A handshake can mean many things. For Indians in Canada, it meant, maybe for the first time in months, that they wouldn’t have to answer for politics they didn’t practise, or extremism they didn’t endorse.

It’s hard to explain what the past year has felt like for many Indian students in Canada. After years of aspiring, applying, saving, and sometimes begging, when they finally landed in the land of red passports and polite small talk, they hoped for stability. But what they got, instead, was a climate of suspicion.

Visa delays. PR bottlenecks. Quiet questions at border checks. Whispers in classrooms. As the Trudeau government lobbed accusations at India following the killing of a Khalistani separatist on Canadian soil, students who had nothing to do with it found themselves caught in a tangle of geopolitics and global headlines. Entire cohorts of young Indians suddenly found their futures paused by politics.

So now, this turn—this modest but meaningful concession from Canada—isn’t just about countries and protocols. It’s about restoring a sense of safety and selfhood to the young people who left behind families and festivals to chase something more. It tells them they are no longer ghosts in a narrative not their own.

For the working Indian, too—the nurse in Nova Scotia, the software engineer in Montreal, the Uber driver in Toronto—it has been a confusing year. So much of Canada’s economy depends on their effort, their endurance. Yet, in the face of diplomatic fallout, their applications slowed, their extensions stalled, and in some cases, their acceptance strained. 
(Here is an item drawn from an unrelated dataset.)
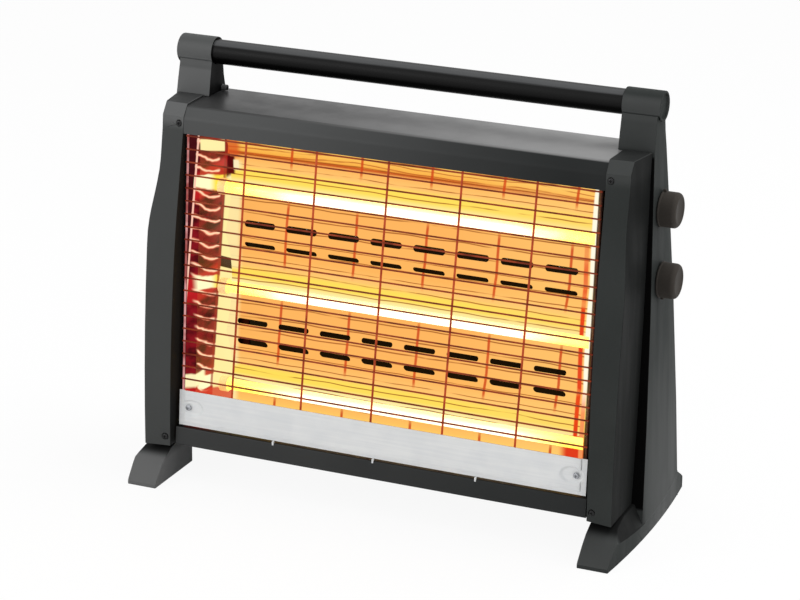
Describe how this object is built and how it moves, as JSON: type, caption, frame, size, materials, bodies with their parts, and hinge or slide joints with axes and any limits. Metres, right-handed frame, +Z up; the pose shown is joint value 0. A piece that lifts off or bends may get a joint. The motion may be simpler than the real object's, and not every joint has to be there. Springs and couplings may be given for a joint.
{
  "type": "halogen heater",
  "caption": "Free-standing bar heater: glowing quartz tubes before a slotted reflector behind a wire grille, in a folded casing between moulded end frames with a tube handle.",
  "frame": {"origin": "centre of the bounding box at the soles of the feet", "axes": "+X from the plain end towards the end with the knobs, along the handle; -Y is the glowing front; +Z up"},
  "size_m": [0.5456, 0.236, 0.449],
  "materials": {
    "casing_steel": "dark grey semi-gloss powder coat on folded steel sheet",
    "frame_plastic": "dark grey fine-grained moulded plastic",
    "handle_steel": "satin black painted tube",
    "knob_plastic": "brown-black satin plastic",
    "panel_aluminium": "bright rolled aluminium sheet",
    "reflector_sheet": "polished aluminium reflector sheet",
    "grille_wire": "nickel-plated steel wire, tinted by the glow",
    "quartz": "clear quartz tube, glowing",
    "heating_wire": "resistance wire, glowing orange-yellow",
    "ceramic": "unglazed off-white ceramic",
    "zinc": "zinc-plated steel",
    "brass": "brass weight",
    "black_plastic": "black moulded plastic"
  },
  "bodies": {
    "heater": {"top_cover": "casing_steel", "bottom_tray": "casing_steel", "rear_panel": "casing_steel", "reflector": "reflector_sheet", "wire_grille": "grille_wire", "lower_panel": "panel_aluminium", "left_reflector_end": "reflector_sheet", "left_front_column": "frame_plastic", "left_end_frame": "frame_plastic", "right_reflector_end": "reflector_sheet", "right_front_column": "frame_plastic", "right_end_frame": "frame_plastic", "quartz_tube_1": "quartz", "heating_coil_1": "heating_wire", "left_ceramic_cap_1": "ceramic", "right_ceramic_cap_1": "ceramic", "quartz_tube_2": "quartz", "heating_coil_2": "heating_wire", "left_ceramic_cap_2": "ceramic", "right_ceramic_cap_2": "ceramic", "quartz_tube_3": "quartz", "heating_coil_3": "heating_wire", "left_ceramic_cap_3": "ceramic", "right_ceramic_cap_3": "ceramic", "handle_tube": "handle_steel", "upper_switch": "black_plastic", "upper_switch_nut": "zinc", "lower_switch": "black_plastic", "lower_switch_nut": "zinc", "left_upper_column_screw": "zinc", "left_upper_rear_screw": "zinc", "left_lower_column_screw": "zinc", "left_lower_rear_screw": "zinc", "left_panel_screw": "zinc", "right_upper_column_screw": "zinc", "right_upper_rear_screw": "zinc", "right_lower_column_screw": "zinc", "right_lower_rear_screw": "zinc", "right_panel_screw": "zinc", "cord_inlet": "black_plastic", "terminal_block": "ceramic", "thermal_cutout": "black_plastic", "tip_switch_frame": "zinc", "tip_switch_pin": "zinc", "tip_microswitch": "black_plastic"},
    "upper_knob": {"upper_knob": "knob_plastic", "upper_switch_shaft": "zinc"},
    "lower_knob": {"lower_knob": "knob_plastic", "lower_switch_shaft": "zinc"},
    "tip_pendulum": {"tip_switch_pendulum": "brass"}
  },
  "joints": [
    {"name": "upper_knob_turn", "type": "hinge", "parent": "heater", "child": "upper_knob", "pos_m": [0.2622, 0.014, 0.331], "axis": [1, 0, 0], "range_deg": [0, 180]},
    {"name": "lower_knob_turn", "type": "hinge", "parent": "heater", "child": "lower_knob", "pos_m": [0.2642, 0.014, 0.259], "axis": [1, 0, 0], "range_deg": [-180, 0]},
    {"name": "tip_pendulum_swing", "type": "hinge", "parent": "heater", "child": "tip_pendulum", "pos_m": [0.2372, 0.025, 0.0703], "axis": [1, 0, 0], "range_deg": [-15, 15]}
  ]
}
The admission that it was indeed fringe extremists misusing Canadian freedoms—and not the Indian community at large—begins to right that wrong. These are not men and women who want to debate sovereignty. They just want to work, live, send their kids to school, and maybe buy a home with a small backyard.

This isn’t to say all is healed. The damage done by Trudeau’s careless posturing won’t disappear with a press release. Trust, when broken between nations, takes years to stitch together. And India, having stood firm in the face of falsehood, won’t forget easily. But even so, this moment feels like a hinge. Something has turned. And in that turning, there is space for something new.

Of course, caution remains. Canada will now likely vet its applicants more stringently, and perhaps rightly so. But the days of broad suspicion—the lazy linking of Indian identity with extremism—may finally be behind us. And for many Indians in Canada, that means something simple and profound: they can go back to being who they came to be. Not proxies in an old argument, not scapegoats for a few radicals. Just people. Living, working, studying, dreaming.

And that, in the end, may be the quiet victory they didn’t even know they needed.